# Ebay Auction - Windjammer - St.Lucia



## ajhcmaj (Aug 14, 2009)

I dont know if this sounds to good to be true.  Cant tell from the auction but the resale price is around $8k-$20k and this guy is selling for 2k-4k depending on what 1 of 3 units he is selling

http://cgi.ebay.com/WINDJAMMER-Time...ging?hash=item2555cbd4ff&_trksid=p3286.c0.m14


----------



## lobsterlover (Aug 19, 2009)

*WJ*

Don't know anything about this sale but do know you can be sure the maintenance fee for a 2 bed is more like $700.
Never bought from e- bay but bought 2 of them from timeshare company's for even less than that.
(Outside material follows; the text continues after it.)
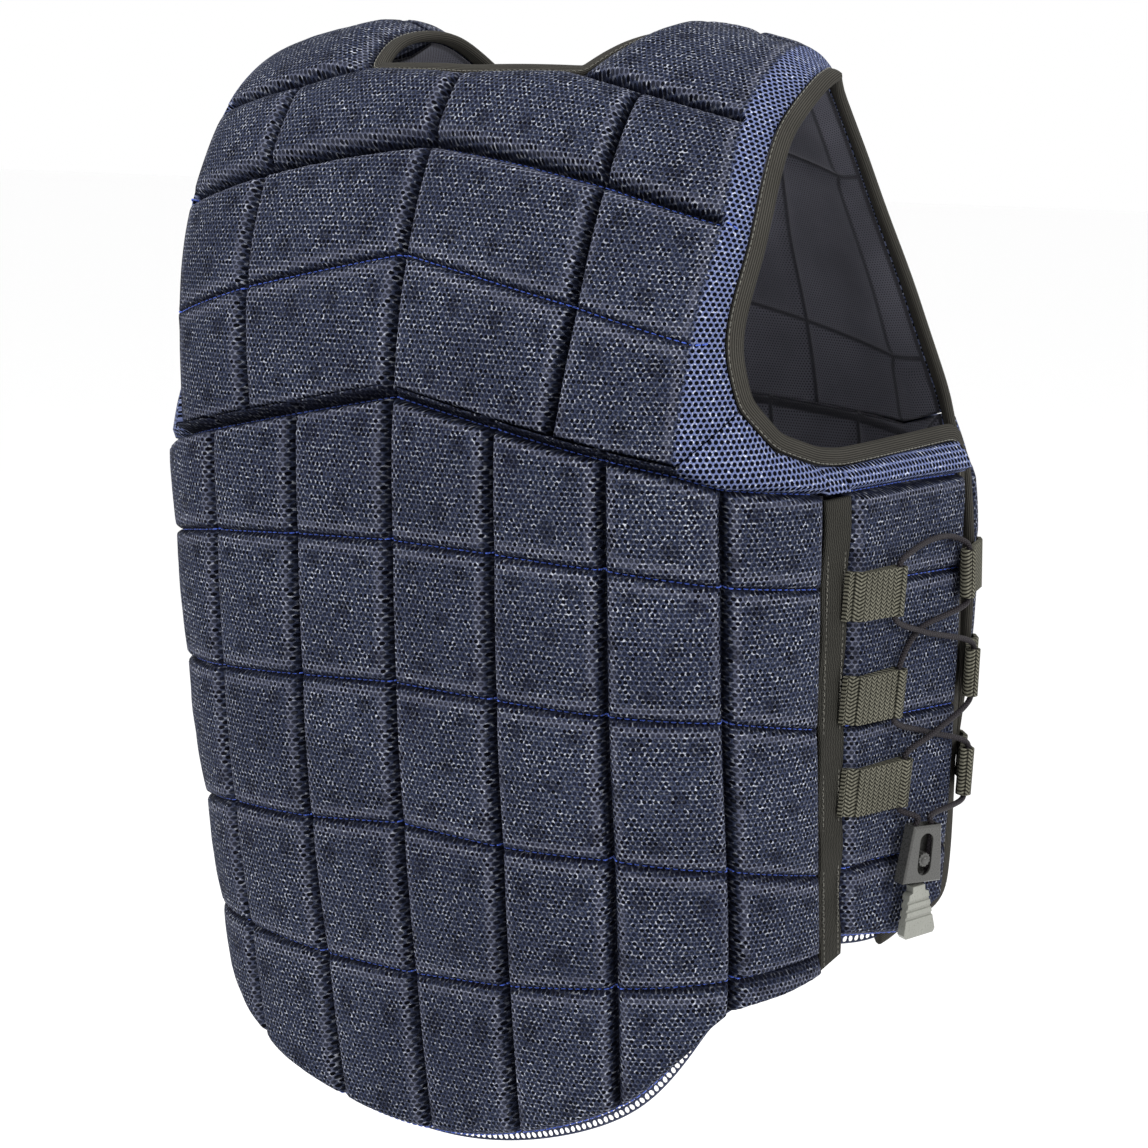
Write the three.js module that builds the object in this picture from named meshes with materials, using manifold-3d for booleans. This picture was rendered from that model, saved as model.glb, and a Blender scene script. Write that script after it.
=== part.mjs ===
// A rider's body protector: foam blocks quilted under mesh, laced at both sides, zipped in front.
// Millimetres. +X is the wearer's right, +Y the wearer's front, +Z up.
// The origin lies on the midline, level with the ridge of the shoulders, inside the neck opening.
import * as THREE from "three";
import { mergeVertices } from "three/addons/utils/BufferGeometryUtils.js";
import Module from "manifold-3d";

// Size of the body form
const vestHeight = 590; // shoulder ridge to the lowest section, straight down
const chestHalfWidth = 204;
const backDepth = 160; // how far the back stands behind the shoulder line
const frontDepth = 125;
const shoulderDrop = 22; // the shoulders slope down this much towards the arms

// Thicknesses
const foamThickness = 22;
const edgeThickness = 5; // where the mesh is sewn down, at armholes, neck and hem
const liningThickness = 1.2;
const clearance = 0.3;
const bandClearance = 0.8; // beside the curved borders of the panels

// Grooves between the blocks: half their width, and how deep they are
const deepGroove = { inset: 3.4, depth: 11 };
const sewnGroove = { inset: 2.4, depth: 5 };
const stepGroove = { inset: 4.5, depth: 13 };
const blockCrown = 1.6;
const armholeBevel = 2.5;
const edgeRaise = 7; // how far the inside stands off at the edges beside the lacing
const frontEdgeRaise = 12;
const neckRaise = 8;

// Trims
const neckBindingWidth = 7;
const edgeBindingWidth = 8;
const hemMeshWidth = 6.5;
const hemMeshThickness = 3;
const tapeWidth = 18.4; // from the back body's edge to the side flap's edge
const tapeThickness = 2.4;
const tapeSink = 4.2; // how far the tape lies below the tops of the blocks
const zipThickness = 4;
const zipSink = 1; // the zip stands this far off the inside
const zipEdge = 0.036 * chestHalfWidth;
const zipPullWidth = 7;
const zipPullLength = 24;
const zipPullThickness = 2;

// Lacing
const laceRadius = 1.3;
const laceSides = 8;
const laceSteps = 64;
const webbingHeight = 24.5;
const webbingThickness = 1.3;
const eyeRadius = 2.7; // inside of the folded end that the lace runs through
const loopSeat = 1.4; // how far a loop's root lies over what it is sewn to
const edgeEyeRise = 3; // height of the front loops' eyes over the flank

// Cord lock and the clip on the lace's ends
const lockTopWidth = 18;
const lockBottomWidth = 25;
const lockHeight = 30;
const lockThickness = 8.5;
const slotWidth = 8.5;
const slotLength = 22;
const rollerRadius = 3.9;
const rollerClearance = 0.25;
const rollerTeeth = 12;
const rollerPinRadius = 2.3;
const clipTopWidth = 12.5;
const clipBottomWidth = 21;
const clipHeight = 24;
const clipThickness = 5.5;
const clipNeckWidth = 8;
const clipNeckHeight = 3.4;
const clipGrooveWidth = 1.5;
const clipGrooveDepth = 1.8; // half of it lies in the face
const clipGrooves = [0.2, 0.38, 0.56]; // shares of clipHeight from its top
const clipGap = 1.8; // between the lock's underside and the neck
const clipLean = THREE.MathUtils.degToRad(8);
const lockWall = 1.4;
const lockRise = 11.6; // height of the lock's middle over the flank
const toothDepth = 0.7;
const rollerDrop = 3; // how far the roller stands below the middle of its slot
const laceLane = 5.6; // from the lock's middle to each lace inside it
const lockTurn = THREE.MathUtils.degToRad(20); // the lock faces a little to the back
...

Its tough times.
Check out TUG's how to buy a resale for some great advise.
Good luck.


----------



## Larry (Aug 20, 2009)

lobsterlover said:


> Don't know anything about this sale but do know you can be sure the maintenance fee for a 2 bed is more like $700.
> Never bought from e- bay but bought 2 of them from timeshare company's for even less than that. Its tough times.
> Check out TUG's how to buy a resale for some great advise.
> Good luck.



Ebay ad is for 1BR units not 2BR so maintenance fee may be correct but since I don't own there perhaps an owner can verify Maintenance for a 1BR with hot tub on deck?


----------



## JanT (Aug 22, 2009)

We own here.  The maintenance fee advertised for the one bedroom with hot tub is correct. HOWEVER, be aware that Windjammer St. Lucia is a right-to-use (NOT deeded) property so you would need to inquire as to the time remaining on the right-to-use.


----------



## zoobiedo (Sep 16, 2009)

The contracts are until 2062.


----------



## pcgirl54 (Sep 17, 2009)

There is also one for St George Club Bermuda which has steep MF. The ad says it is good for the next 5 years so $3000 plus almost $4500 in MF is $7500 which averages $1500 yr plus Bermuda taxs and an $800 fee.


----------



## lobsterlover (Dec 2, 2009)

*contracts*



zoobiedo said:


> The contracts are until 2062.



What happens in 2062. Would you have to re-buy?


----------



## Larry (Dec 15, 2009)

lobsterlover said:


> What happens in 2062. Would you have to re-buy?



I Just bought a week at Windjammer and it apears that they are all RTU's and mine also expires in 2062. 

Since I will expire way before then unless I live until 112, I won't worry about it.:zzz:


----------